The Declaration enshrined the fact that God gave us our rights, not men.
And the Constitution guaranteed that the government existed, in part,
to protect each and everyone’s right to believe and follow God
according to their own conscience and religion,
as the 1st Amendment provided:
“Congress shall make no law
respecting an establishment of religion,
or prohibiting the free exercise thereof…”
Even so, over the years these rights have been repeatedly attacked.
Sometimes the 1st Amendment protected us.
But sometimes we had to work hard for that protection.
We look back and we remember in the mid-1800’s
when the public schools often taught Protestant doctrines and prayers,
so that Catholics, led by their Bishops, priests, and the good sisters,
decided they had to form their own huge system of schools.
And in 1922, when the Masons and the Ku Klux Klan
teamed up to pass state laws to close Catholic schools,
Catholics fought back and won at the Supreme Court.
In those and other cases, the 1st Amendment’s was our strong legal shield.
But sometimes even that didn’t work.
For example, in 1844 anti-Catholics, so called “Nativists,” in New York
who were tired of the growing influence of Catholic immigrants,
planned to burn down St. Patrick’s Cathedral.
When Archbishop John Hughes found out about it,
and that the politicians and police were planning to turn a blind eye,
he put out the word
and four thousand Catholic men armed themselves
and encircled the Cathedral.
Needless to say, finding out about the Catholic “hospitality” awaiting them,
the Nativists never showed up.
And anti-Catholicism started to die down in New York.
And Archbishop John Hughes became known around town as “Dagger John.”
Today, our God given religious liberty, our right to love God,
is once again under threat.
But this time not by some school district, or a state, or even a mob,
No this time we are threatened by the President of the United States.
As you know, under the law many call “Obamacare,” he has mandated
that all employers provide employees with insurance coverage
for contraception, sterilization and even abortion inducing drugs.

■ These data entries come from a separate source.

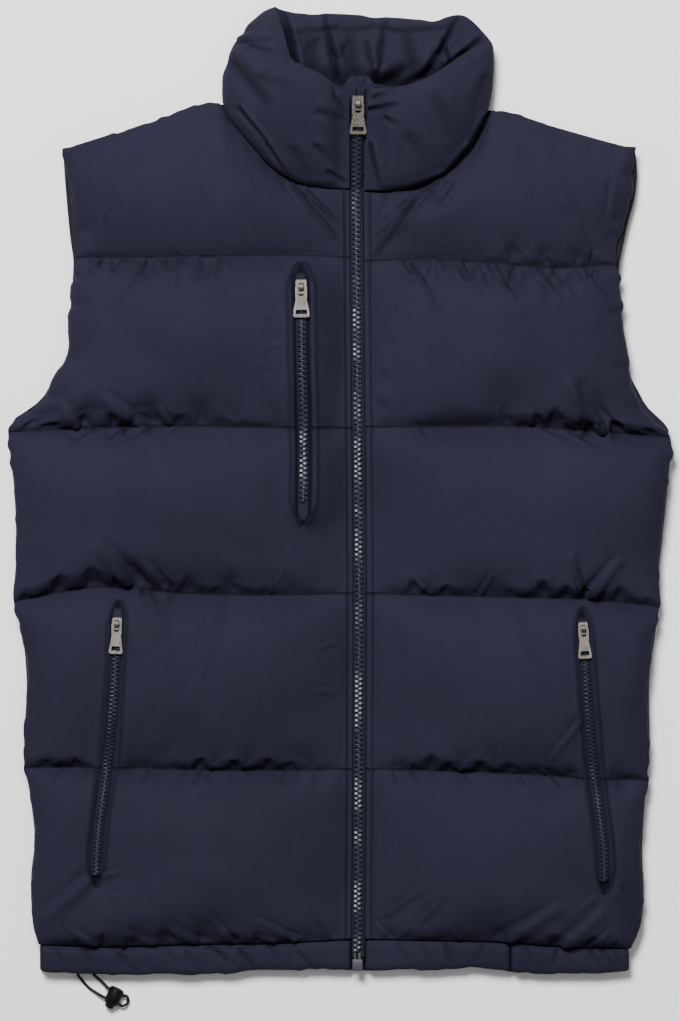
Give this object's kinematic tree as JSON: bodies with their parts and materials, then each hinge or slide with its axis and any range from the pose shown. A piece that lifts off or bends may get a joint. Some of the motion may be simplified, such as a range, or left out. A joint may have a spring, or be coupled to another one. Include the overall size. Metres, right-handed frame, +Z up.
{
  "type": "sleeveless down jacket (padded vest)",
  "caption": "Quilted, padded sleeveless jacket with a stand collar, laid flat with its front up, with zipped front and pockets and a hem drawcord.",
  "frame": {"origin": "middle of the vest's outline on the surface that it lies on", "axes": "+X to the wearer's left, +Y from the hem towards the collar, +Z up from the surface, out of the vest's front"},
  "size_m": [0.5682, 0.8646, 0.0528],
  "materials": {
    "shell": "smooth, close-woven navy shell cloth with a soft satin sheen, padded and quilted",
    "facing": "dull, near-black lining cloth",
    "zip_chain": "navy moulded teeth on woven tape",
    "zip_metal": "warm gunmetal plate, lightly worn at its edges",
    "zip_box": "grey moulded plastic",
    "drawcord": "black braided cord",
    "cord_lock": "black moulded plastic, satin"
  },
  "bodies": {
    "vest": {"back_panel": "shell", "front_right": "shell", "front_left": "shell", "collar": "shell", "storm_flap": "shell", "hem_back": "shell", "hem_front_right": "shell", "hem_front_left": "shell", "hem_side_left": "shell", "armhole_facing_right": "facing", "armhole_facing_left": "facing", "main_zip_right": "zip_chain", "main_zip_left": "zip_chain", "chest_zip": "zip_chain", "hand_zip_right": "zip_chain", "hand_zip_left": "zip_chain", "main_slider": "zip_metal", "chest_slider": "zip_metal", "hand_slider_right": "zip_metal", "hand_slider_left": "zip_metal", "main_zip_box": "zip_box", "drawcord_strand_long": "drawcord", "drawcord_strand_short": "drawcord", "drawcord_loop": "drawcord", "cord_lock_body": "cord_lock"},
    "main_pull_tab": {"main_pull": "zip_metal"},
    "chest_pull_tab": {"chest_pull": "zip_metal"},
    "hand_pull_tab_right": {"hand_pull_right": "zip_metal"},
    "hand_pull_tab_left": {"hand_pull_left": "zip_metal"},
    "lock_button": {"cord_lock_button": "cord_lock"}
  },
  "joints": [
    {"name": "main_pull_swing", "type": "hinge", "parent": "vest", "child": "main_pull_tab", "pos_m": [0.01547, 0.331, 0.04402], "axis": [-1, 0, 0], "range_deg": [0, 150]},
    {"name": "chest_pull_swing", "type": "hinge", "parent": "vest", "child": "chest_pull_tab", "pos_m": [-0.03327, 0.175, 0.03851], "axis": [-0.9999, -0.0112, 0], "range_deg": [0, 150]},
    {"name": "hand_pull_right_swing", "type": "hinge", "parent": "vest", "child": "hand_pull_tab_right", "pos_m": [-0.19071, -0.113, 0.03901], "axis": [-0.9993, 0.0381, 0], "range_deg": [0, 150]},
    {"name": "hand_pull_left_swing", "type": "hinge", "parent": "vest", "child": "hand_pull_tab_left", "pos_m": [0.20797, -0.117, 0.03928], "axis": [-0.9985, -0.0546, 0], "range_deg": [0, 150]},
    {"name": "lock_button_press", "type": "slide", "parent": "vest", "child": "lock_button", "axis": [0.4311, 0.9023, 0], "range_m": [0, 0.003], "stiffness_N_per_m": 250}
  ]
}
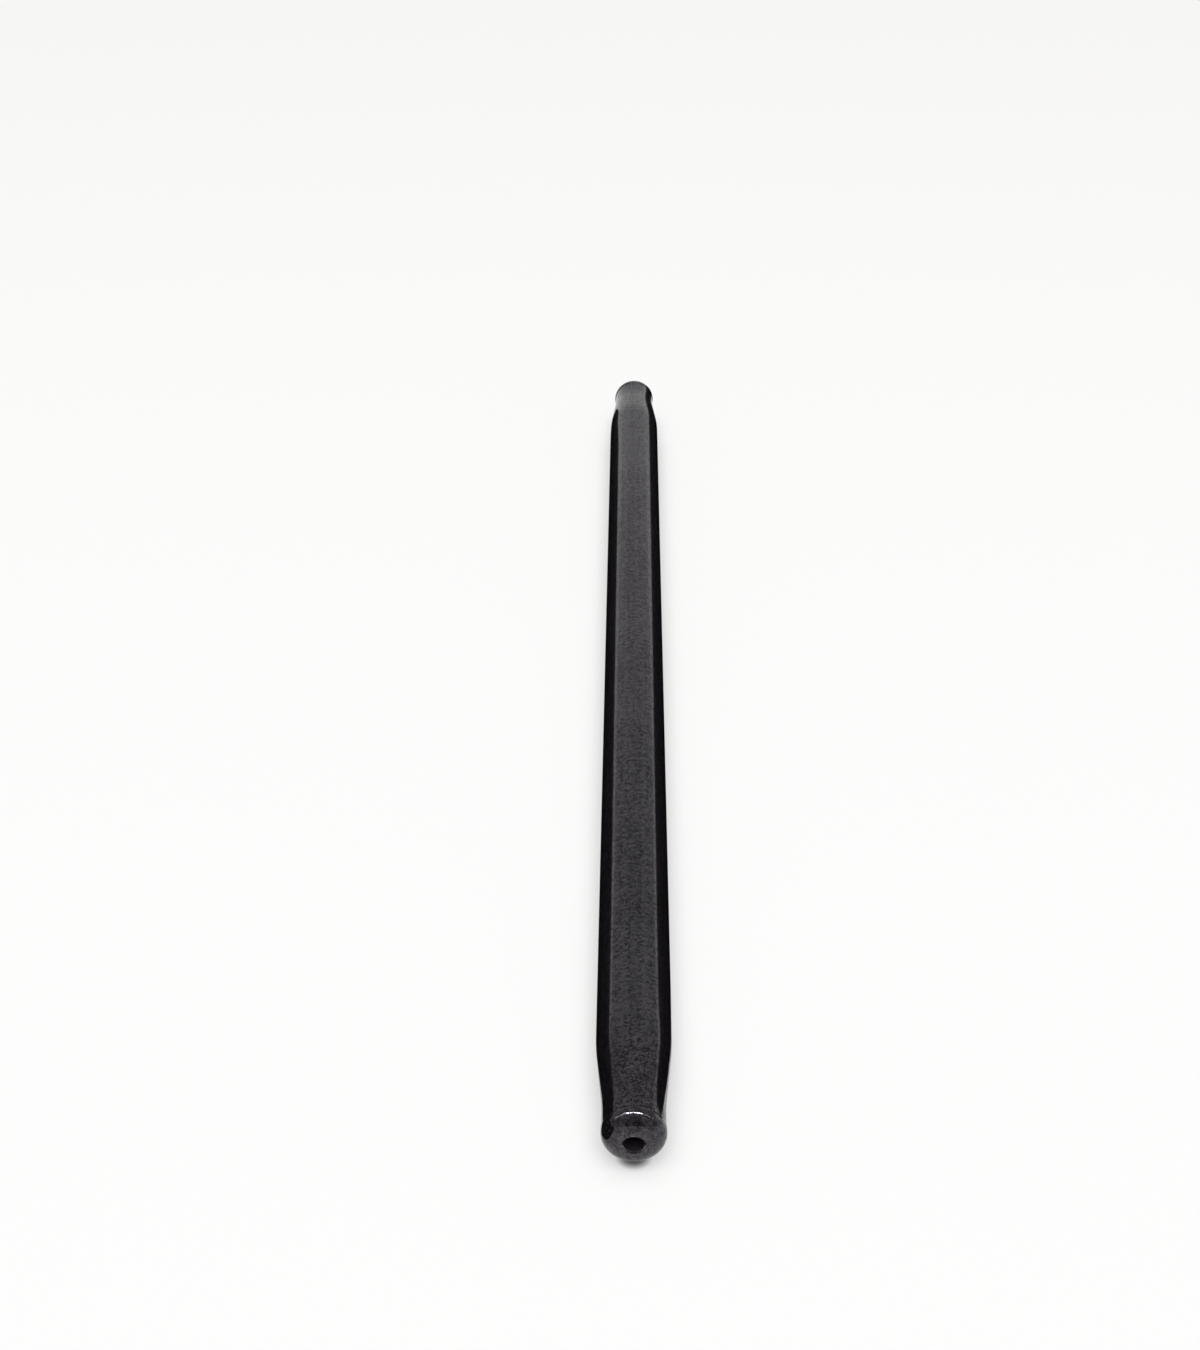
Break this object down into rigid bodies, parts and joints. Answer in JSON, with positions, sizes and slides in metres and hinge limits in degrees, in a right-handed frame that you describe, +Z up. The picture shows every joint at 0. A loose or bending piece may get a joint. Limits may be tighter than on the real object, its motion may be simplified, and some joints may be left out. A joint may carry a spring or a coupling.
{
  "type": "engine pushrod",
  "caption": "Straight hollow steel pushrod: a round tube swaged down at each end to a ball with a small flat and a drilled oil hole, in a satin black oxide finish.",
  "frame": {"origin": "middle of the ball at the near end, where the lifter's cup holds the rod", "axes": "+Y along the rod from the near ball to the far one, +Z up with the rod lying level, +X to the right seen from the near end"},
  "size_m": [0.0096, 0.2032, 0.0096],
  "materials": {
    "black_oxide_steel": "satin black oxide over ground steel, oiled"
  },
  "bodies": {
    "root": {"pushrod": "black_oxide_steel"}
  },
  "joints": []
}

This even though he knew this would require
most Catholic schools, universities, hospitals, charities
and even Catholic business owners
to act in a way contrary to their fundamental religious moral beliefs,
It would force us to directly disobey the God who we are called
to love with all our heart mind soul and strength.
And if we don’t, the penalty for not cooperating is $100 per day, per employee.
That’s $36,500 per year per employee.
Folks, I can’t see how this won’t shut down every
Catholic hospital, college and charity,
not to mention Catholic owned businesses,
in the country.
How do we answer this?
The Congress has refused to defend us,
and the President is bragging about his new rules on the campaign trail.
Perhaps the Supreme Court will come to the rescue,
but everybody thought they were going to overturn Obamacare,
and that didn’t happen.
So, it looks like we’re on our own.
In the historic words our bishops wrote us last January:
“We cannot – we will not – comply with this unjust law…
“In generations past, the Church has always been able
to count on the faithful to stand up and protect
her sacred rights and duties.
We hope and trust she can count on this generation of Catholics
to do the same.”
Friends, it’s time for Dagger John and his followers to step forward again.
Not with knives and guns wielded by an angry crowd,
but with the two most powerful weapons we have at our disposal
as Catholic Americans:
as Catholics, we yield the sword of prayer,
and as Americans, the dagger of the vote.
Tuesday is election day, and all elections involve moral choices.
I beg you to make your choices based on the greatest moral laws,
the 2 great commandments and 10 Commandments.
Love your neighbor as yourself
by defending the right to life of your unborn neighbor
and the institution of marriage.
And love God by not bowing to party affiliations or ideologies,
or to any other worldly concern.
Demand your freedom to love God with all your heart, mind soul and strength.
In short, vote, and vote like a Catholic.